Goal: Print again only this span: the line with "of the lace.", the line with "obj.data.transform(world)", and all lines between them, exactly as given.

Recorded data:
====================
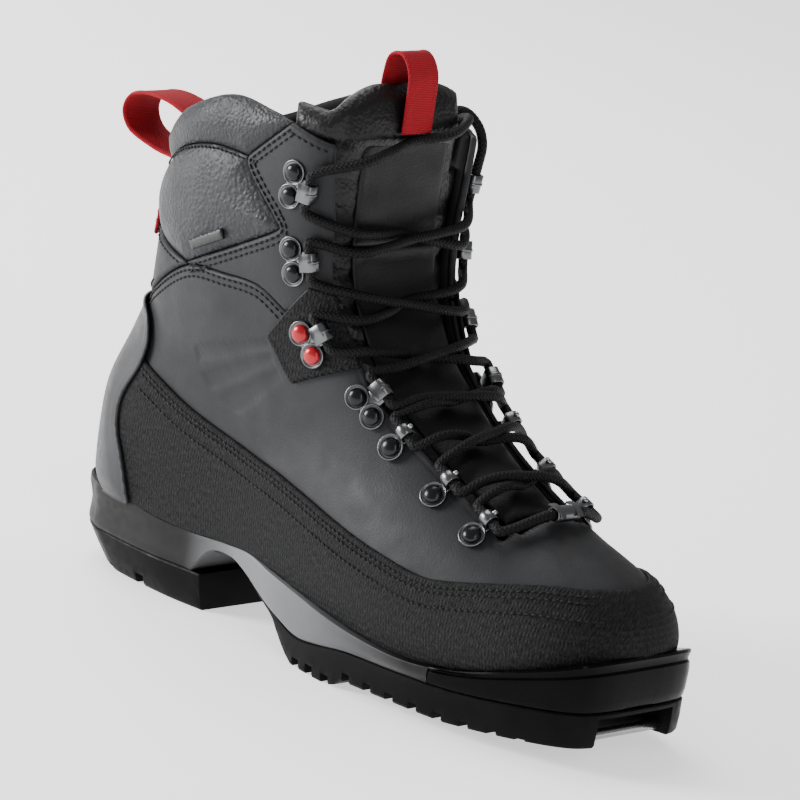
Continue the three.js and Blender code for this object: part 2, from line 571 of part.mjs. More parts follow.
const BAR = { x: 287, z: 12 };
const barPlace = place(BAR.x, 0, BAR.z);
const BAR_LENGTH = BAR_RECESS + 16;
const barRoom = (radius, length) => peg(0, 0, radius, -length / 2, length / 2, 12).rotate([90, 0, 0]).translate(barPlace.toArray());
const recess = box(along(283) + 20, 0, 11, 40, BAR_RECESS, 22);
const groove = box(along(243), 0, 5.75, along(286) - along(200), 26, 12.5);
add('toe_bumper', frameBody.intersect(aheadOfBumper), 'bumper');

const sideWalls = planShape(-2);
const heelWalls = planShape(-2, { along: 0.6, across: 0.25 });
const heelProfile = prism([[-60, HEEL_TOP - GAP], [-60, 0], [72, 0], [72, 8], [67, HEEL_TOP - GAP]]);
const heelSlot = box(along(33), 0, 0, 6, 200, 9);
const heelHollow = box(along(50), 0, 0, 14, 26, 8);
add('outsole_heel', heelProfile.intersect(heelWalls).subtract(heelSlot).subtract(heelHollow), 'rubber');

const foreProfile = prism([...TREAD, ...FRAME_FOOT.filter(([x]) => x > 104).map(([x, z]) => [x, z - GAP]).reverse()]);
const slots = joined([186, 204, 222, 240, 258].map((x) => box(along(x), 0, 4, 4.5, 200, 10)));
const tread = foreProfile.intersect(sideWalls).subtract(slots).subtract(recess).subtract(groove);
add('outsole_forefoot', tread.subtract(barRoom(BAR_RADIUS + GAP, BAR_LENGTH + 2 * GAP)), 'rubber');
add('toe_bar', barRoom(BAR_RADIUS, BAR_LENGTH), 'steel');

// Hooks, eyelets and their rivets.
for (const [name, s] of Object.entries(SIDES)) {
  HOOKS.forEach((hook, i) => {
    const frame = frameAt(hook, s);
    add(`hook_${name}_${i + 1}`, turned(hookSolid(), frame), 'gunmetal');
    add(`hook_rivets_${name}_${i + 1}`, turned(hookRivetsSolid(hook.lift ?? 0), frame), i === 2 ? 'redRivet' : 'gunmetal');
  });
  EYELETS.forEach((eyelet, i) => {
    const frame = frameAt(eyelet, s);
    add(`eyelet_${name}_${i + 1}`, turned(eyeletSolid(), frame), 'gunmetal');
    add(`eyelet_rivet_${name}_${i + 1}`, turned(eyeletRivetSolid(eyelet.lift), frame), 'gunmetal');
  });
}

// Lace: one cord through every eyelet and hook, crossing over the tongue, its ends tucked inside.
// A built place taken back to the stations and heights of the tables above.
const drawn = (p) => {
  const stretch = (CUFF_HEIGHT - DRAWN.ankle) / (DRAWN.cuff - DRAWN.ankle);
  const z = p.z <= DRAWN.ankle ? p.z : DRAWN.ankle + (p.z - DRAWN.ankle) / stretch;
  const x = HEEL_SEAT + (p.x * DRAWN.length) / FOOT_LENGTH;
  return { x, y: (p.y * DRAWN.ballWidth) / BALL_WIDTH, z };
};
// A place a given rise off the front of the last, at a height and a distance from its middle.
function overTongue(z, y, lift) {
  let [low, high] = [(BACK_LINE(z) + FRONT_LINE(z)) / 2, FRONT_LINE(z)];
  for (let i = 0; i < 30; i++) {
    const middle = (low + high) / 2;
    if (halfWidth(middle, z, y < 0 ? -1 : 1) > Math.abs(y)) low = middle;
    else high = middle;
  }
  const normal = new THREE.Vector3(4, 0, FRONT_LINE(z - 2) - FRONT_LINE(z + 2)).normalize();
  return place(low, y, z).addScaledVector(normal, lift);
}
const seatPoints = (index, s) => {
  const isHook = index < HOOKS.length;
  const seat = isHook ? LACE_SEAT : EYELET_SEAT;
  const frame = frameAt(EVERY_FIXING[index], s);
  return [-8, -4.4, 4.4, 8].map((y) => new THREE.Vector3(seat.x, -s * y, seat.z).applyMatrix4(frame));
};
const LOW = FACE_OUT + LACE / 2 + 1.7;
const HIGH = LOW + LACE + 0.6;
const EDGE = 5.4;
// The run from one side's fixing up to the next one on the other side, pushed straight out of the foot.
function crossing(index, s, lift) {
  const shoulder = lift > LOW ? 4.6 : 2.6;
  const from = seatPoints(index, s)[3];
  const to = seatPoints(index - 1, -s)[0];
  const outwardAt = (i, side) => new THREE.Vector3().setFromMatrixColumn(frameAt(EVERY_FIXING[i], side), 2);
  const outward = outwardAt(index, s).add(outwardAt(index - 1, -s)).setY(0).normalize();
  return [0.16, 0.32, 0.5, 0.68, 0.84].map((t, i) => {
    const start = from.clone().lerp(to, t);
    let [low, high] = [-25, 60];
    for (let k = 0; k < 30; k++) {
      const p = drawn(start.clone().addScaledVector(outward, (low + high) / 2));
      if (halfWidth(p.x, p.z, p.y < 0 ? -1 : 1) > Math.abs(p.y)) low = (low + high) / 2;
      else high = (low + high) / 2;
    }
    return start.addScaledVector(outward, low + [EDGE, shoulder, lift, shoulder, EDGE][i]);
  });
}
function strand(s) {
  const points = [];
  let side = s;
  for (let index = EVERY_FIXING.length - 1; index >= 0; index--) {
    points.push(...seatPoints(index, side));
    if (index > 0) points.push(...crossing(index, side, (side > 0) === (index % 2 > 0) ? LOW : HIGH));
    side = -side;
  }
  const tucked = s < 0
    ? [overTongue(214, -36, 5.8), overTongue(218, -18, 3), overTongue(221, 0, LOW), overTongue(224, 18, 3.4),
      place(122, 37, 228), place(112, 38, 224), place(105.5, 35, 215), place(104, 34.5, 209)]
    : [place(119.5, 51.5, 215), place(116, 51.5, 222), place(111, 46.5, 228), place(105, 40.5, 226),
      place(100.5, 37, 218), place(98, 36, 209)];
  return [...points, ...tucked];
}
const clipPlace = overTongue(86.5, 0, 4.8);
const lowBar = [-11, -4, 4, 11].map((y) => clipPlace.clone().setY(y));
const lacePoints = [...strand(-1).reverse(), ...lowBar, ...strand(1)];
const lacePath = new THREE.CatmullRomCurve3(lacePoints, false, 'centripetal');
const ROUND = Array.from({ length: 8 }, (_, i) => {
  const turn = (2 * Math.PI * i) / 8;
  return new THREE.Vector2((LACE / 2) * Math.cos(turn), (LACE / 2) * Math.sin(turn));
});
const laceShape = new THREE.Shape(ROUND);
const laceTube = new THREE.ExtrudeGeometry(laceShape, { steps: 160, extrudePath: lacePath, bevelEnabled: false });
add('lace', solidOf(laceTube), 'lace');

// Clip for a gaiter, free to slide a little along the lowest run of the lace.
const CLIP = { length: 14, width: 9, height: 6.8 };
const clipBlock = box(0, 0, 0, CLIP.width, CLIP.length, CLIP.height).subtract(
  peg(0, 0, LACE / 2 + GAP, -20, 20, 12).rotate([90, 0, 0]),
);
const clipEnds = joined([-1, 1].map((s) => box(CLIP.width / 2, s * (CLIP.length / 2), 0, 3.6, 7, 20)));
add('gaiter_clip', clipBlock.subtract(clipEnds).rotate([0, 26, 0]).translate(clipPlace.toArray()), 'gunmetal');

export default boot;
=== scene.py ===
import math

import bpy
import numpy as np
from mathutils import Matrix, Vector, noise


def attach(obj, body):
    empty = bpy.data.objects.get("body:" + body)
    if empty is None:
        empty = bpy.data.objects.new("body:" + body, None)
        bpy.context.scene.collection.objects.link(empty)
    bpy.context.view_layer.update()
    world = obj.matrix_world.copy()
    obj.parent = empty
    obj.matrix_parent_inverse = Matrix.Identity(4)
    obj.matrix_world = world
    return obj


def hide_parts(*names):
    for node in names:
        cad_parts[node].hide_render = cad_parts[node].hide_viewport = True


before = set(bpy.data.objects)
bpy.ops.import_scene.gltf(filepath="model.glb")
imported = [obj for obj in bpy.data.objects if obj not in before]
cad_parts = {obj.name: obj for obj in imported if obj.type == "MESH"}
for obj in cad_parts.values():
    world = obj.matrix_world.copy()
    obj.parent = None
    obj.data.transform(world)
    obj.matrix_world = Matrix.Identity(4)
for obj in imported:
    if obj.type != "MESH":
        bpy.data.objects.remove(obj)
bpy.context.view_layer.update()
MM = 0.001
HEEL_SEAT = 20.0


# ---------- curves ----------
def hermite(t, a, b, leave, arrive):
    """The cubic from a to b with the given slopes at its two ends."""
    return (
        (2 * t**3 - 3 * t**2 + 1) * a
        + (t**3 - 2 * t**2 + t) * leave
        + (3 * t**2 - 2 * t**3) * b
        + (t**3 - t**2) * arrive
    )


def smooth(*points):
    """A smooth function through (input, value) points, flat beyond its ends."""
    xs = np.array([p[0] for p in points], float)
    ys = np.array([p[1] for p in points], float)
    before = np.r_[0, np.arange(len(xs) - 1)]
    after = np.r_[np.arange(1, len(xs)), len(xs) - 1]
    slope = (ys[after] - ys[before]) / (xs[after] - xs[before])

    def value(x):
        x = np.clip(np.asarray(x, float), xs[0], xs[-1])
        i = np.clip(np.searchsorted(xs, x, side="right") - 1, 0, len(xs) - 2)
        width = xs[i + 1] - xs[i]
        return hermite((x - xs[i]) / width, ys[i], ys[i + 1], width * slope[i], width * slope[i + 1])

    return value


def spline(points, per=8):
    """Points along a Catmull-Rom curve through the given points."""
    p = np.array(points, float)
    out = []
    for i in range(len(p) - 1):
        p0, p1, p2, p3 = p[max(i - 1, 0)], p[i], p[i + 1], p[min(i + 2, len(p) - 1)]
        out += [hermite(t, p1, p2, (p2 - p0) / 2, (p3 - p1) / 2) for t in np.arange(per) / per]
    return np.array(out + [p[-1]])


def units(v):
    """Each row of an array brought to length 1."""
    return v / (np.linalg.norm(v, axis=-1, keepdims=True) + 1e-9)


def arc_length(path):
    """The distance along a path at each of its points."""
    return np.r_[0, np.cumsum(np.linalg.norm(np.diff(path, axis=0), axis=1))]


def step(x, low, high):
    t = np.clip((np.asarray(x, float) - low) / (high - low), 0, 1)
    return t * t * (3 - 2 * t)


# ---------- the last: the same form as the CAD part ----------
BACK = smooth((20, -11), (40, -13.5), (65, -14), (85, -12), (108, -5), (122, 0), (140, 3), (160, 5.5),
              (185, 7), (210, 8), (250, 9))
FRONT = smooth((48, 294), (62, 289), (70.5, 280), (76, 268), (80, 256), (84.5, 243), (92, 226), (105, 199),
               (118.5, 175), (130, 157), (145, 143), (160, 134), (181, 129.5), (200, 128.5), (229, 128),
               (250, 122))
FEATHER = smooth((-20, 36), (24, 35.4), (60, 34), (90, 36), (105, 36.5), (122, 34), (145, 30.7), (184, 26),
                 (213, 25), (239, 28.5), (263, 35), (280, 40), (296, 46))
PLAN_LATERAL = smooth((-14, 35), (40, 36), (85, 37), (130, 43.5), (165, 49), (195, 51.5), (230, 50),
                      (265, 45), (294, 40))
PLAN_MEDIAL = smooth((-14, 34), (40, 35), (85, 34.5), (125, 37.5), (165, 45), (200, 49), (235, 48.5),
                     (265, 46.5), (294, 43))
SHAFT = smooth((60, 36), (90, 40), (125, 44), (150, 46.5), (180, 48.5), (210, 50), (250, 49))
SQUARE = smooth((75, 2.3), (125, 2.9), (165, 4.4), (210, 5.5), (250, 5.5))
TOE_END = 294
HEEL_ROUND, TOE_ROUND = 38, 47
SHAFT_START = 150
ridge_z = np.linspace(48, 150, 1200)[::-1]
ridge_x = FRONT(ridge_z)


def ridge(x):
    """The height of the foot's top line at a station, carried on upward inside the shaft."""
    x = np.asarray(x, float)
    top = np.interp(SHAFT_START, ridge_x, ridge_z)
    return np.where(x < SHAFT_START, top + (SHAFT_START - x) * 0.9, np.interp(x, ridge_x, ridge_z))


def round_end(t, power):
    t = np.clip(t, 0, 1)
    return (1 - (1 - t) ** power) ** (1 / power)


def half_width(x, z, side):
    """Half the width of the last at a station and height, for the outer (-1) or inner (1) side."""
    back, front = BACK(z), FRONT(z)
    inside = (x > back) & (x < front)
    plan = np.where(np.asarray(side) < 0, PLAN_LATERAL(x), PLAN_MEDIAL(x))
    feather = FEATHER(x)
    rise = np.clip((z - feather) / (ridge(x) - feather), 0, 1)
    tuck = 1 - 0.05 * (1 - np.minimum(rise / 0.25, 1)) ** 2
    ends = round_end((x - back) / HEEL_ROUND, 2) * round_end((TOE_END - x) / TOE_ROUND, 2.3)
    foot = plan * ends * tuck * np.sqrt(1 - rise**2.4)
    t = np.clip((2 * x - back - front) / (front - back), -1, 1)
    square = np.where(t > 0, SQUARE(z), 2.3)
    shaft = SHAFT(z) * (1 - np.abs(t) ** square) ** (1 / square)
    mix = step(z, 75, 125)
    return np.where(inside, foot * (1 - mix) + shaft * mix, 0)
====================
Exercise response:
// Clip for a gaiter, free to slide a little along the lowest run of the lace.
const CLIP = { length: 14, width: 9, height: 6.8 };
const clipBlock = box(0, 0, 0, CLIP.width, CLIP.length, CLIP.height).subtract(
  peg(0, 0, LACE / 2 + GAP, -20, 20, 12).rotate([90, 0, 0]),
);
const clipEnds = joined([-1, 1].map((s) => box(CLIP.width / 2, s * (CLIP.length / 2), 0, 3.6, 7, 20)));
add('gaiter_clip', clipBlock.subtract(clipEnds).rotate([0, 26, 0]).translate(clipPlace.toArray()), 'gunmetal');

export default boot;
=== scene.py ===
import math

import bpy
import numpy as np
from mathutils import Matrix, Vector, noise


def attach(obj, body):
    empty = bpy.data.objects.get("body:" + body)
    if empty is None:
        empty = bpy.data.objects.new("body:" + body, None)
        bpy.context.scene.collection.objects.link(empty)
    bpy.context.view_layer.update()
    world = obj.matrix_world.copy()
    obj.parent = empty
    obj.matrix_parent_inverse = Matrix.Identity(4)
    obj.matrix_world = world
    return obj


def hide_parts(*names):
    for node in names:
        cad_parts[node].hide_render = cad_parts[node].hide_viewport = True


before = set(bpy.data.objects)
bpy.ops.import_scene.gltf(filepath="model.glb")
imported = [obj for obj in bpy.data.objects if obj not in before]
cad_parts = {obj.name: obj for obj in imported if obj.type == "MESH"}
for obj in cad_parts.values():
    world = obj.matrix_world.copy()
    obj.parent = None
    obj.data.transform(world)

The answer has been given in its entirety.